More stringent rules for offenders have also been implemented recently, which include cancellation of the driving license and legal action against the driver after the third offence. Acquiring a driver's license has also became tougher recently; the license will now be granted only after holding a learner's license for a year, during which even a single incident of traffic signal jumping would result in cancellation of the license, revealed Amri.

Wahid Ali S. Al Kharusi
President, Oman Road Safety Association
"In general, the algorithms improve traffic, but maybe not as much as they do on paper because we are still human. It is still humans driving the cars, and it is we who need to be more prompt and efficient first."
Sanjar Khan,
Al Hail resident

"Traffic signals at the busy intersections across the city are a menace. The authorities need to address the situation soon. Movement during peak hours becomes a headache, more often completely blocked for hours."

Adil Pasha,
Ruwi Resident

"At many places the traffic lights function abnormally, sometimes blinking directly red from green and vice versa. Also, 5-second signals at busy junctions lead to chaos on roads."

Words on the street

Drive well

•    The flickering green signal means to either get ready to stop, or, if leading, or very near to the signal, then make haste to exit. The amber, preceding the red, is meant to stop comfortably, and not to exit at all

•    Moving slower and strictly in your lane will in fact reduce the duration of travel by averting blockades and congestions.

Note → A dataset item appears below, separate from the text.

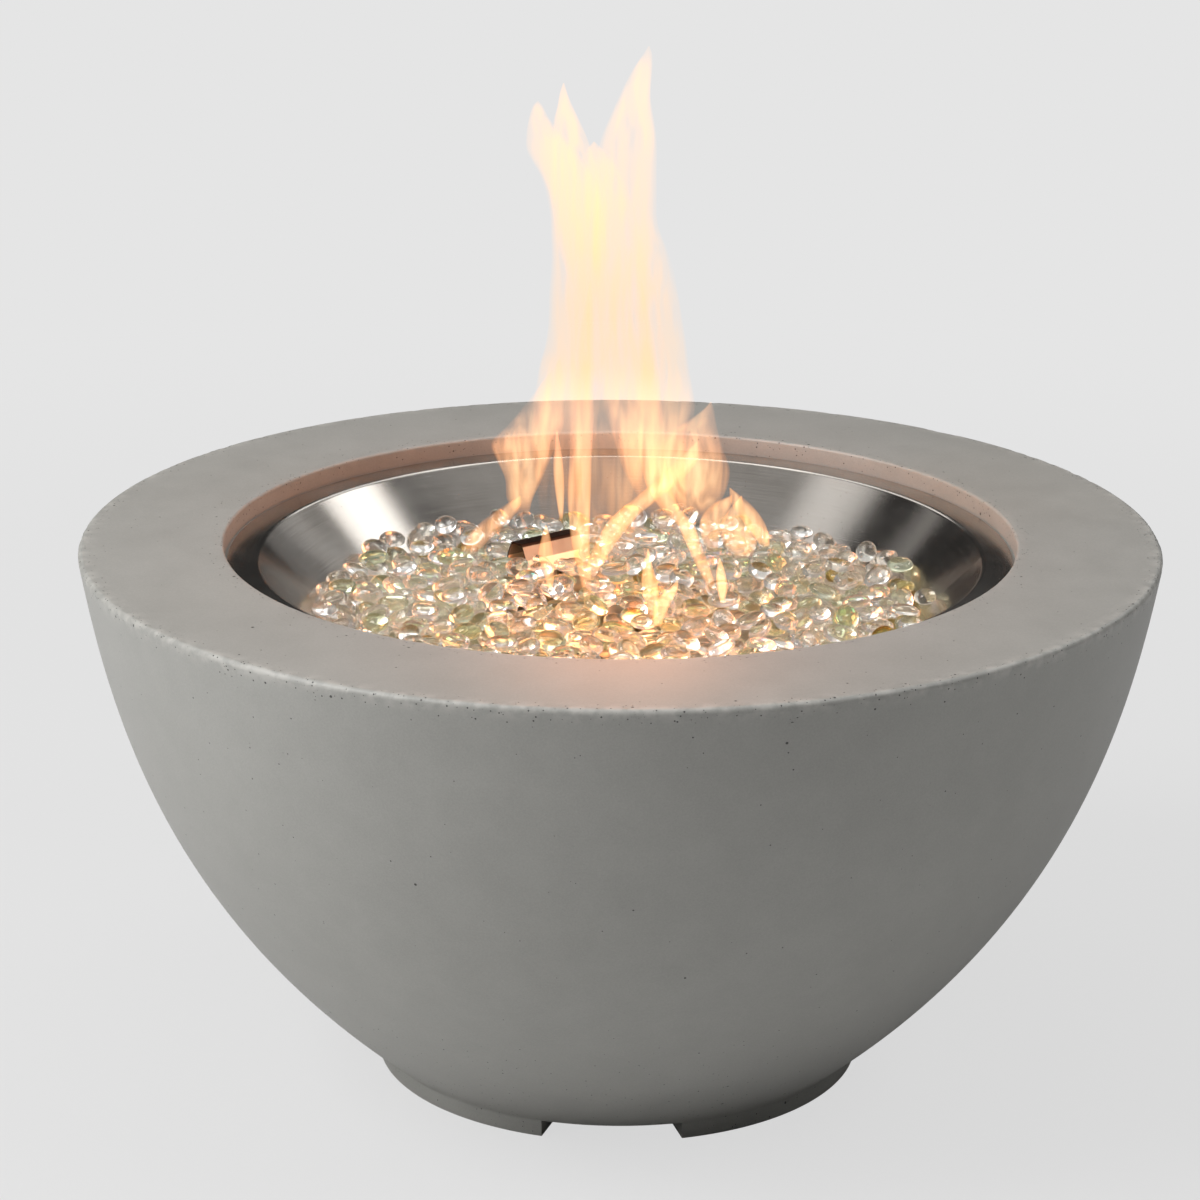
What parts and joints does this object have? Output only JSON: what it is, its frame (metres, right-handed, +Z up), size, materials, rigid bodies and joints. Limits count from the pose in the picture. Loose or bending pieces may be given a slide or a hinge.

•    Give way to emerging vehicles. If a vehicle is entering from an adjoining ending lane, slow down your vehicle. Do not pace.

•    The vehicle which arrives at an intersection first, has the right to pass first. Accommodate accordingly, and the traffic congestion would be eased to a great extent.

•    Avoid using mobile phones at all costs while at wheel. It is a big cause of distraction, and may lead to accidents.